Rynki ropy naftowej odnotowały realizację zysków po silnych wzrostach w zeszłym tygodniu.
Podczas gdy rafinerie w Chinach przetworzyły w maju największą ilość ropy naftowej od lat, nadal utrzymywały się obawy o spowolnienie odbicia gospodarczego w kraju, co może ograniczyć zużycie paliwa i obniżyć ogólny popyt na ropę.
Goldman Sachs (NYSE:GS) stał się ostatnim dużym bankiem inwestycyjnym, który obniżył swoją roczną prognozę wzrostu dla Chin, stwierdzając, że obecne poziomy bodźców w największym na świecie importerze ropy naftowej będą niewystarczające do wsparcia ożywienia gospodarczego. Obniżka nastąpiła po serii słabych wskaźników gospodarczych z kraju w kwietniu i maju i wskazywała na spowolnienie odbicia pomimo zniesienia środków anty-COVID.
Oczekuje się, że Chiny obniżą kluczowe stopy procentowe we wtorek, po tym jak w zeszłym tygodniu obniżyły stopy krótko- i średnioterminowe, ponieważ Pekin stara się wspierać wzrost gospodarczy.
Ale rynki ropy były również zniechęcone niewielkimi postępami w rozmowach między najwyższymi urzędnikami USA i Chin. Sekretarz stanu USA Antony Blinken spotkał się w weekend z chińskim ministrem spraw zagranicznych Qin Gangiem, co było pierwszym spotkaniem wysokich rangą urzędników amerykańsko-chińskich od pięciu lat.
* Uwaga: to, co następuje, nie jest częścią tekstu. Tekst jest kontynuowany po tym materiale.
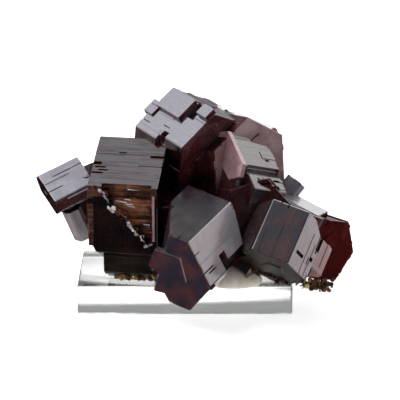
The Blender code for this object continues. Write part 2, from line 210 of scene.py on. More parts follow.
def vanadinite(
    name, deep, warm, lines=1.0, polish=0.12, frost_and_sheen=0.0, glow=0.25, etched=0.0, ior=VANADINITE_IOR
):
    """deep and warm are the stone's two colours. lines is the strength of the growth lines, the frost
    share that of the pale bloom, partly a frosted film and partly painted sheen of the bright studio, glow
    the light inside, and etched the share that has lost its polish."""
    paint = Paint(bpy.data.materials.new(name))
    surface = paint.add("ShaderNodeUVMap", {"uv_map": "UVMap"})
    solid = paint.add("ShaderNodeTexCoord", output="Object")
    long_lines = paint.noise(paint.stretch(surface, LINE_STRETCH), 1.0, 4.0, 0.62)
    fine_lines = paint.noise(paint.stretch(surface, FINE_LINE_STRETCH), 1.0, 2.0)
    bands = paint.noise(paint.stretch(surface, BAND_STRETCH), 1.0, 5.0, 0.7)
    patches = paint.noise(solid, PATCH_SCALE, 3.0)
    specks = paint.noise(solid, SPECK_SCALE, 2.0)
    height = (long_lines + fine_lines * 0.3) * lines + patches * 0.4 + specks * 0.01
    bump = paint.bump(height, RELIEF)
    streak = paint.between(long_lines, 0.42, 0.64)
    warmth = paint.between(patches * 0.6 + bands * 0.4, 0.44, 0.62)
    colour = paint.blend(warmth, (*deep, 1), (*warm, 1))
    # The pale mask lightens the base colour towards that grey: partly frosting, partly painted sheen.
    pale = paint.between(patches * 0.85 + streak * 0.15, 0.30, 0.75) * frost_and_sheen
    colour = paint.blend(pale, colour, BLOOM_AND_SHEEN)
    inputs = {
        "Base Color": colour,
        "Roughness": streak * 0.09 * lines + warmth * 0.06 + pale * 0.25 + polish,
        "Normal": bump,
        "IOR": ior,
        "Subsurface Weight": glow,
        "Subsurface Radius": RED_SCATTER,
        "Subsurface Scale": SCATTER_DEPTH,
    }
    shiny = paint.add("ShaderNodeBsdfPrincipled", {}, inputs)
    if not etched:
        return paint.finish(shiny)
    dull_colour = paint.blend(streak, (*deep, 1), tuple(value * 1.5 for value in warm) + (1,))
    inputs = {"Base Color": dull_colour, "Roughness": 0.55, "Normal": bump, "IOR": 1.45}
    dull = paint.add("ShaderNodeBsdfPrincipled", {}, inputs)
    share = paint.between(bands * 0.6 + long_lines * 0.4, 0.47, 0.58) * etched
    return paint.finish(paint.add("ShaderNodeMixShader", {}, {0: share, 1: shiny, 2: dull}))


# %% The finishes of the faces
# These finishes are tones of one stone. The pale rose, pink, blush and lavender ones partly paint the
# sheen and highlights that faces catch from the studio, and the near-black dark and olive ones partly
# paint the shade of faces turned away; each face gets the one that matches how bright it looks.
DARK = vanadinite("vanadinite dark", (0.004, 0.001, 0.001), (0.016, 0.003, 0.002), lines=0.3)
BROWN = vanadinite(
    "vanadinite brown", (0.016, 0.009, 0.007), (0.07, 0.028, 0.016), 0.35, etched=0.6, ior=2.15
)
UMBER = vanadinite("vanadinite umber", (0.040, 0.014, 0.008), (0.09, 0.038, 0.024), 0.4, etched=0.4)
LAVENDER = vanadinite("vanadinite pale", (0.04, 0.022, 0.03), (0.08, 0.05, 0.06), 0.12, frost_and_sheen=0.35)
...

Obie strony zaznaczyły jednak niewielki postęp w naprawianiu nadszarpniętych stosunków, wśród nieporozumień dotyczących Tajwanu.
Fed pozostaje w centrum uwagi przed przemówieniem Powella
Fed utrzymał stopy procentowe na niezmienionym poziomie w zeszłym tygodniu, ale prognozuje jeszcze dwie potencjalne podwyżki stóp w tym roku, ponieważ nadal walczy z inflacją. Posunięcie to wstrząsnęło rynkami ropy naftowej z perspektywą większej liczby przeciwności gospodarczych i popytowych wynikających z wysokich stóp procentowych w USA.